Texte intégral
N. Demorand.- Vous avez commandé un sondage TNS-Sofres, qui démontre qu'une très forte majorité de Rmistes souhaite aujourd'hui retrouver un emploi ; il y a même le désir de travailler, vous le saviez déjà j'imagine. Pourquoi avoir commandé une enquête sur le sujet ?
R.- Parce qu'il y avait beaucoup de gens qui ne le savaient pas, et qui disaient le contraire, et qui pensaient le contraire, et qui enfermaient les Rmistes dans une image dévalorisante et avec des conséquences très pratiques. On ne leur demande pas de s'inscrire à l'ANPE en disant "ce n'est pas bon pour vous", on ne leur propose pas de boulot. Il y en a que j'ai vus, pendant cinq ans on ne leur pas proposé de travail ; il y a d'autres départements où on fait des choses beaucoup plus dynamiques. Mais grosso modo, j'en avais assez d'entendre comme discours : "il faut leur tenir la main, il faut être gentils avec eux, mais le travail c'est quelque chose de trop sérieux pour eux". Donc, c'est pour cela...
Q.- Oui, enfin quand le discours n'est pas, "ce sont carrément des fainéants".
R.- C'est vous qui le dites, et vous n'êtes pas le seul à le penser. Et il faut casser cette image.

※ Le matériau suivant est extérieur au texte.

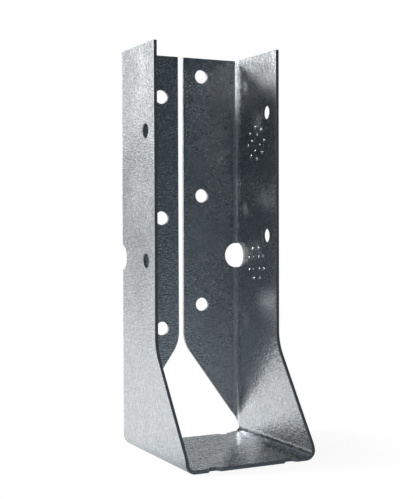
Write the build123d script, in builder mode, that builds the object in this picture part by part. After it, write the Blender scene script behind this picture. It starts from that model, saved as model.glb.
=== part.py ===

Q.- Je rapporte les propos. Qui pense que les Rmistes sont des fainéants ? Il y en a autour de vous ?
R.- Il y en a partout, bien évidemment. Et je pense qu'il y en aura de moins parce qu'il y a une chose qui a changé, et c'est l'aspect symétrique de cette enquête sur les Rmistes, c'est que les chefs d'entreprise et les employeurs sont en train de découvrir que s'ils veulent satisfaire leurs besoins de main-d'oeuvre, s'ils veulent se développer dans les années qui viennent, il va falloir aller regarder du côté des allocataires de minima sociaux, de ceux qu'on a justement considéré comme improductifs. Donc il est en train de se passer quelque chose, et on n'a pas le droit de rater ce train-là. C'est ce qui frappe, qu'on arrivera effectivement à faire en sorte que l'insertion devienne quelque chose qui ait un réel contenu et qui augmente le pouvoir d'achat des plus pauvres.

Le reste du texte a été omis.